Hoewel Huizen weliswaar minder vaak opgezocht werd, is het dorp tussen 1900 en 1940 toch door uiteenlopende kunstenaars vereeuwigd. Vooral de Huizer dames in klederdracht waren dikwijls het onderwerp van hun kunst. Zij zijn onder meer vastgelegd in een beroemd pointillistisch werk van Ferdinand Hart Nibbrig en in gestileerde lithografieën van Jan Veth en Richard Roland Holst. Maar ook bekende kunstenaars als Martin Monnickendam en Herman Heijenbrock legden karakteristieke plekken in het dorp vast, zoals de haven en de visrokerijen. Een eervolle vermelding verdient de Huizer Tijmen Moll, met een uitgebreid oeuvre over zijn geboortedorp.
De komst van de kunstenaars werd mogelijk gemaakt door de in 1874 aangelegde spoorlijn tussen Amsterdam en Amersfoort, die een aanwas van nieuwe inwoners naar het Gooi bracht.
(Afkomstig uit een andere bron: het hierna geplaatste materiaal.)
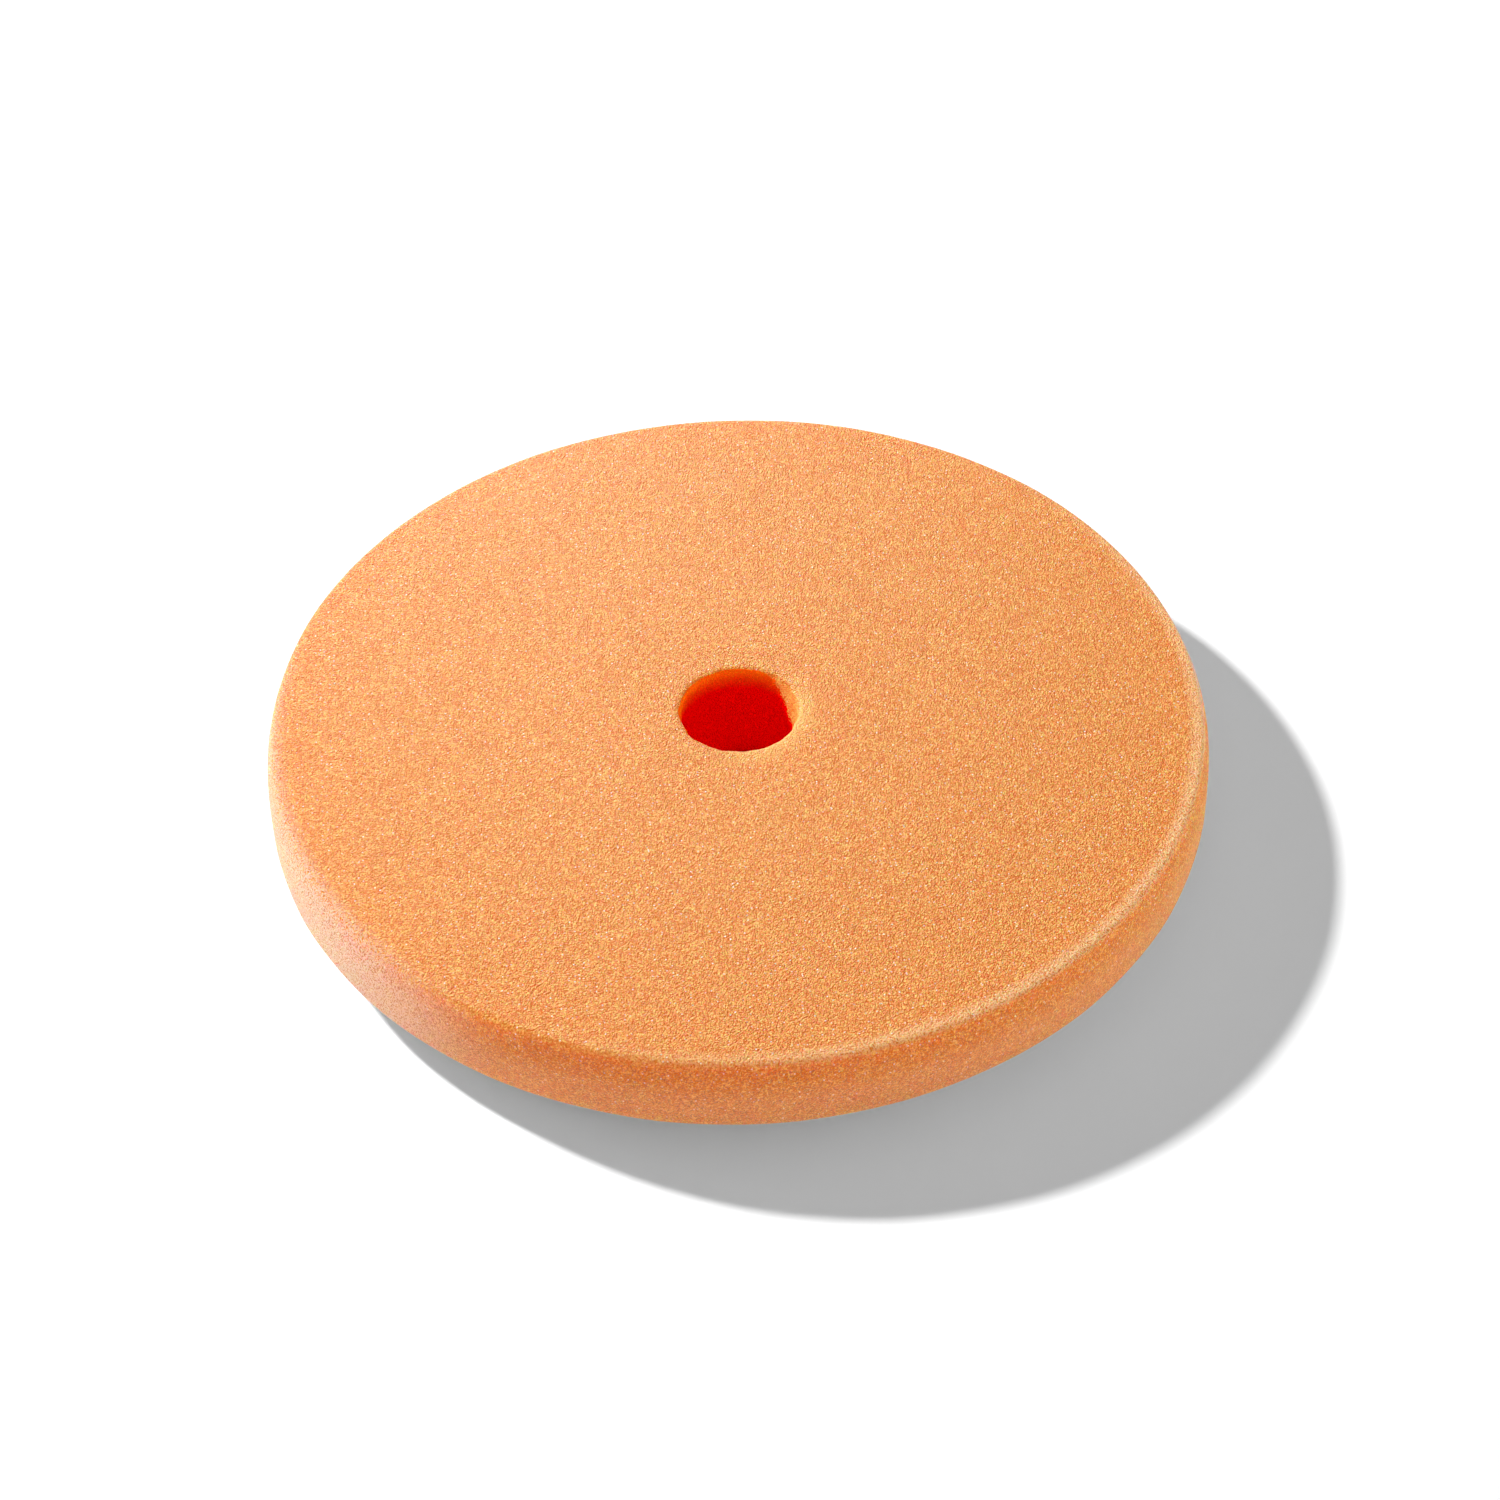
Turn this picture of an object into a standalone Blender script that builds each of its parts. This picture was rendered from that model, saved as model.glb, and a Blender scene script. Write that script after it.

Voor hen verrezen talloze nieuwe woningen, ook in Huizen. Drie architecten zijn onlosmakelijk verbonden met de uitbreiding van het dorp: Jan Rebel, die villa’s voor de meest welgestelden bouwde aan de randen van het Oude Dorp en aan de Naarderstraat, Wijgert Kooij, die een nieuwe buurt voor middenstanders ontwierp aan de Lindenlaan, en Stef Vos, die belast was met het ontwerpen van goede arbeiderswoningen voor de Woningbouwvereniging Huizen.